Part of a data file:
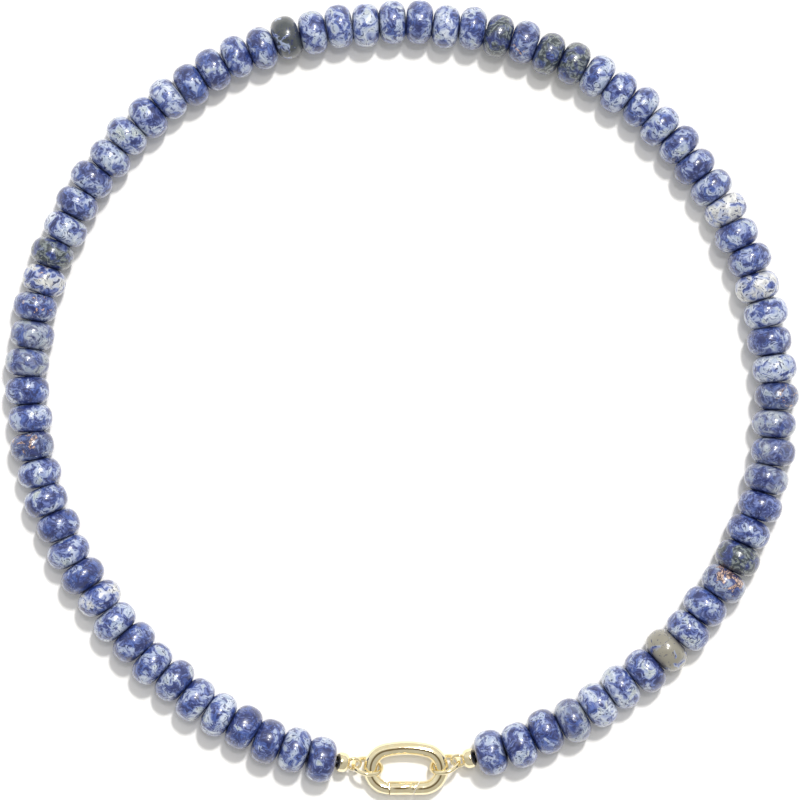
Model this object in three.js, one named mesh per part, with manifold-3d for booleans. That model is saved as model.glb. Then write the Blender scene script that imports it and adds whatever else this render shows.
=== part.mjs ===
// A beaded necklace: polished stone rondelles on one thread, closed by an oval clasp with a push-in gate.
// Millimetres, +Z up. It lies on a surface at z = 0, as it does when it is laid down closed, with the clasp at -Y.
// The origin is the middle of its footprint. Every size of one piece is named once, and the loop's radius follows
// from the stones, which have to fill it.
import * as THREE from "three";
import { mergeVertices } from "three/addons/utils/BufferGeometryUtils.js";
import Module from "manifold-3d";

const wasm = await Module();
wasm.setup();

const STONE_WIDE = 8.1;
const STONE_THICK = 5.065;
// The stones, clockwise from the left end cap. They were sorted by size, so each run has its own share of both.
const STONE_RUNS = [
  { stones: 12, thick: 1.005, wide: 1.025 },
  { stones: 18, thick: 1.005, wide: 0.99 },
  { stones: 25, thick: 0.962, wide: 0.975 },
  { stones: 12, thick: 1.0, wide: 1.0 },
  { stones: 12, thick: 1.053, wide: 1.03 },
];
// Half of a stone's outline, as shares of half its thickness and of its radius.
const STONE_OUTLINE = [
  { along: 0.86, out: 0.69 },
  { along: 0.48, out: 0.95 },
  { along: 0, out: 1.0 },
];
const STONE_FACE = 3.0; // across the flat face round the drilled hole
const STONE_SIDES = 12;
// How the stones stand on the thread, over and over: out of the loop by a share of their width, and turned on
// the surface by degrees.
const STONE_SWAY = [
  { out: 0.027, turn: 2.5 },
  { out: -0.015, turn: -1.5 },
  { out: 0.017, turn: 1.0 },
  { out: -0.032, turn: -2.5 },
  { out: 0.006, turn: 2.0 },
  { out: 0.022, turn: -1.0 },
  { out: -0.026, turn: -0.5 },
];
const END_STONE_PITCH = 8; // degrees that the first and last stone dip towards the clasp

// The thread
const THREAD_WIDE = 0.55;
const THREAD_SHOWS = 0.3; // between the end cap and the first stone
const THREAD_ENTERS = 1.0; // into the end cap
const KNOT_WIDE = 1.7; // the knot in the end cap's cup
const KNOT_DEEP = 0.15; // from the cup's mouth to the knot

// The loop departs from a circle by these shares of its mean radius, each greatest at its peak, in degrees.
const LOOP_LOBES = [
  { lobes: 2, share: 0.0048, peak: -31 },
  { lobes: 3, share: 0.0046, peak: 23 },
  { lobes: 4, share: 0.0048, peak: -12 },
  { lobes: 5, share: 0.0037, peak: -23 },
];
const CLASP_ANGLE = -89.3; // where on the loop the clasp is

// The end caps: a round cup that holds the thread's knot, with an eye soldered to it
const CAP_WIDE = 3.6;
const CAP_THICK = 2.3;
const CAP_BORE = 2.1;
// From the eye to the cup's mouth, as shares of half its thickness and of its radius
const CAP_OUTLINE = [
  { along: 1.0, out: 0.42 },
  { along: 0.76, out: 0.76 },
  { along: 0.28, out: 0.97 },
  { along: -0.2, out: 1.0 },
  { along: -0.7, out: 0.9 },
  { along: -1.0, out: 0.7 },
];
const CAP_PITCH = 14; // degrees that it dips towards the clasp
const EYE_WIRE = 0.6;
const EYE_HOLE = 1.8;

// The jump rings
const RING_WIRE = 0.8;
const RING_HOLE = 4.3;
const RING_TILT = 60; // degrees from the surface, with the side away from the loop's middle up
const RING_SLACK = 0.5; // from the clasp's wire, which it lies loose round

// The clasp, an oval of round wire whose back is bowed
const CLASP_LONG = 15.5;
const CLASP_WIDE = 9.8;
const CLASP_WIRE = 2.5;
const CLASP_BOW = 0.35;
const CLASP_SAG = 0.45; // how far its middle lies outside the loop
const CLASP_SIDES = 12;

// The gate in the clasp's straight side
const PIN_WIDE = 0.6;
const PIN_ALONG = 3.7; // from the middle of that side, to the left
const PIN_INWARD = 0.7; // from the middle of the wire, into the oval
const KNUCKLE = 0.6; // radius of the clasp's ears round the pin
const TONGUE_THICK = 0.9;
const TONGUE_REACH = 0.8; // radius of the gate's tongue round the pin
const GATE_TIP = 1.95; // where the slanted joint crosses the middle of the wire
const GATE_SLANT = 26; // degrees of that joint from square

// Clearances
const BORE_GAP = 0.3; // from the thread's end to the bottom of the end cap's bore
const GATE_GAP = 0.15; // round the gate and its tongue
const PIN_GAP = 0.06;
const STRING_GAP = 0.3; // where the two halves of the string meet

const LEFT = -1;
const RIGHT = 1;
const UP = new THREE.Vector3(0, 0, 1);
const radians = THREE.MathUtils.degToRad;

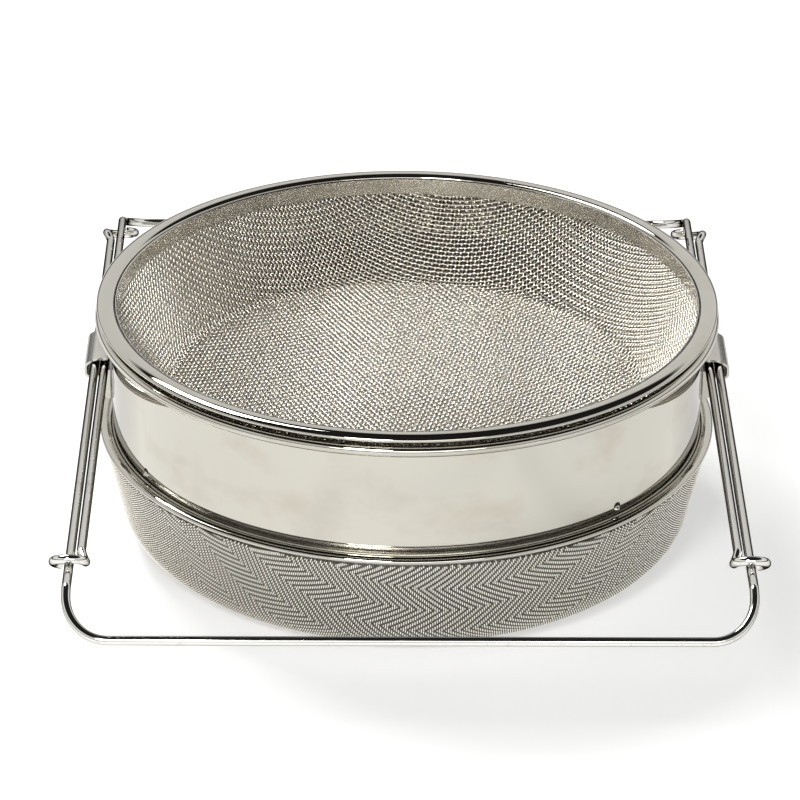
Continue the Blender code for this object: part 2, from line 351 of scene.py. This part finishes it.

» Job:
In the entries above, find every line holding the word "manifold" and copy it out.

» Solution for this problem:
Model this object in three.js, one named mesh per part, with manifold-3d for booleans. That model is saved as model.glb. Then write the Blender scene script that imports it and adds whatever else this render shows.
import Module from "manifold-3d";